Chaussain‐Miller et al (2007) studied seven patients aged 3 to 16 years and observed that untreated or inadequately treated patients had necrotic teeth with impaired dentin mineralization.17 They concluded that adequate treatment ensures healthy dentin development and mineralization and prevents dental necrosis. This proposition could explain our low rate of dental abscesses, because the patients included is the present study were relatively well treated (50% of the patients started treatment before 4 years of age and appeared to adhere to the treatment).
Typically, the younger the patient when the first abscess appears, the more severe is the dental manifestation.18 However, permanent teeth form after birth, and their development could potentially be improved by the initiation of medication soon after birth.16
The occurrence of spontaneous abscesses following a shallow cavity preparation requires aggressive preventive dental procedures.24 In this sense, professional dental care consisting of periodic examinations, topical fluoride applications and maintenance of good oral hygiene is imperative.25
Pit and fissure sealants are useful when the teeth are erupting, as they prevent the ingress of bacteria into enamel microfractures and the initiation of caries in deep pits and fissures.Few studies have evaluated oral health in patients with hypophosphatemic rickets. Baroncelli et al studied nine children and observed that d/D ranged from 0 to 9 and f/F from 0 to 3. The dfmt index was 0 in the three youngest patients.26 Their findings are similar to ours and demonstrate that oral health in older patients is unsatisfactory compared to that in younger patients and in the healthy population.

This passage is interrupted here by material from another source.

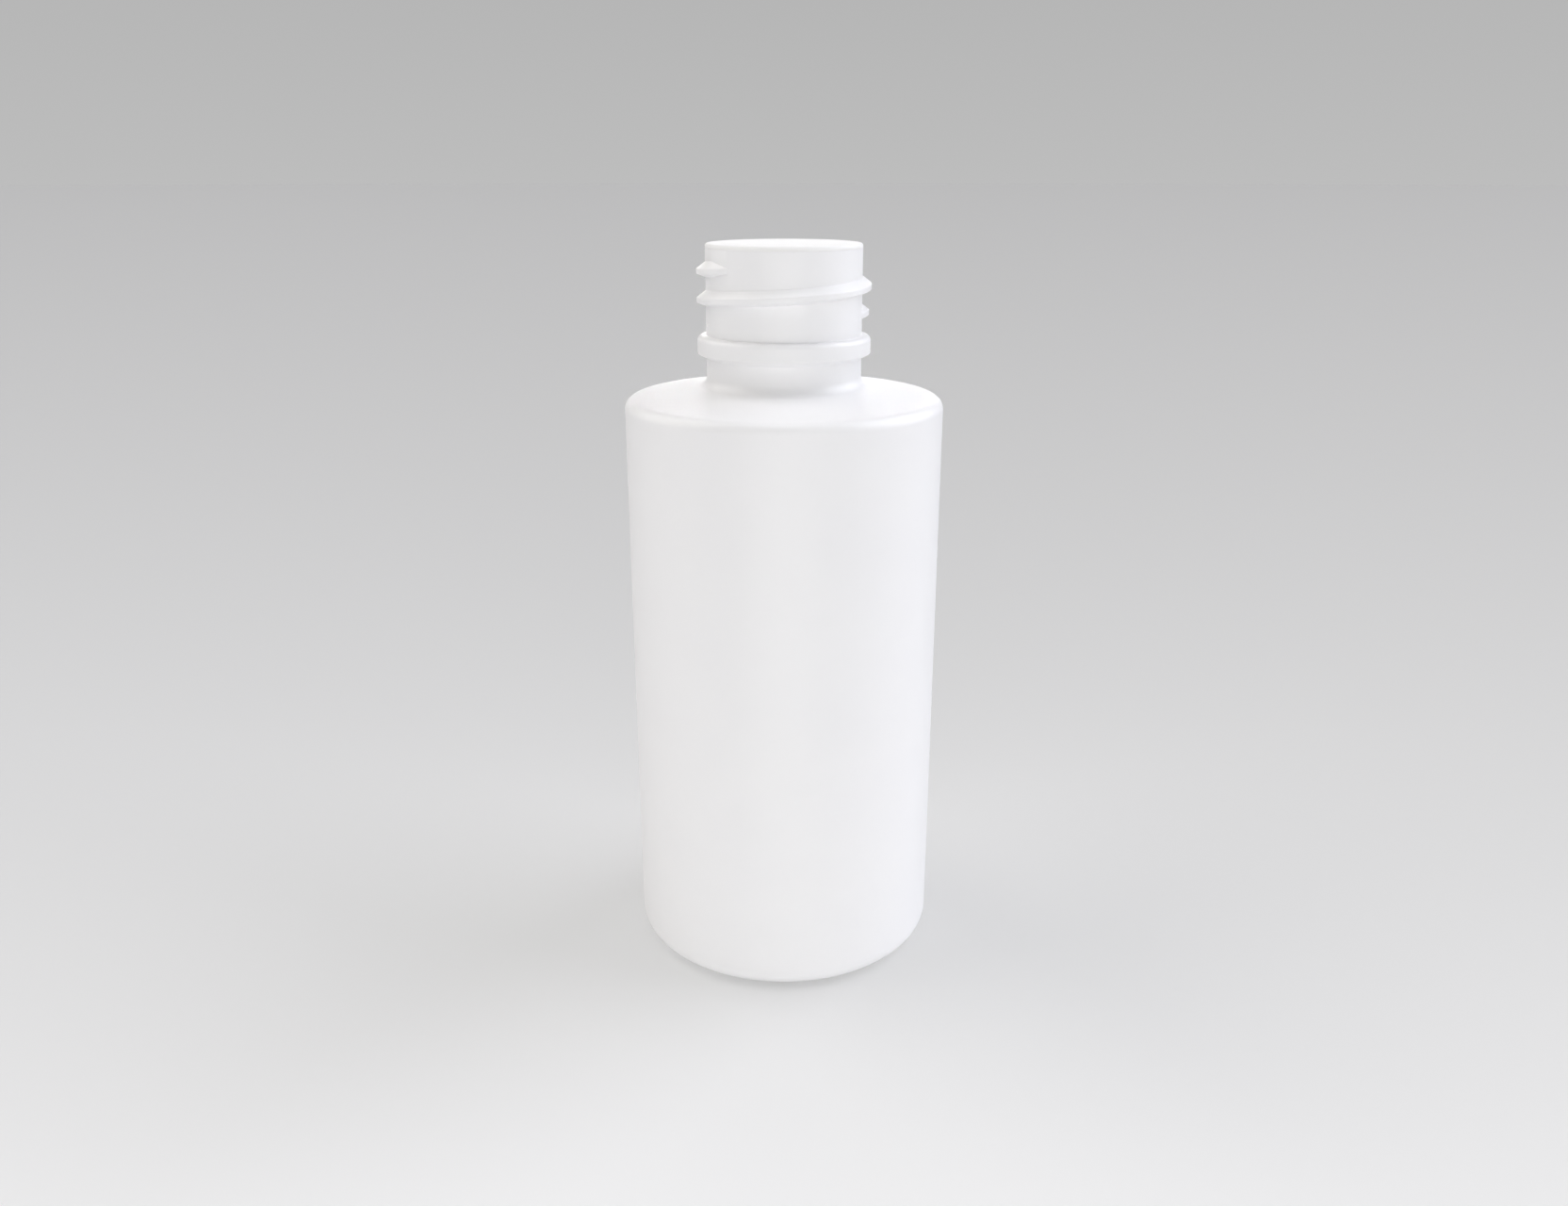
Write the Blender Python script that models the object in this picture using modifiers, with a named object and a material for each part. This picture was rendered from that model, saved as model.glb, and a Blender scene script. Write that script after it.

In the present study, we evaluated the oral status of patients with hypophosphatemic rickets using a simple, reproducible method: a clinical and radiographic exam. Exams that are more detailed would be useful, but in most situations, such tests are not available. We conclude that patients with hypophosphatemic rickets can frequently present dental abnormalities that are incompletely reversed with treatment. However, early treatment could probably avoid dental abscess formation. Moreover, dentists and pediatricians should be aware of the features of this disorder, because early intervention could prevent subsequent serious and more invasive dental procedures. Patients with hypophosphatemic rickets require periodic oral examinations; the dental care of these patients should consist of topical fluoride applications, pit and fissure sealants and maintenance of good oral hygiene.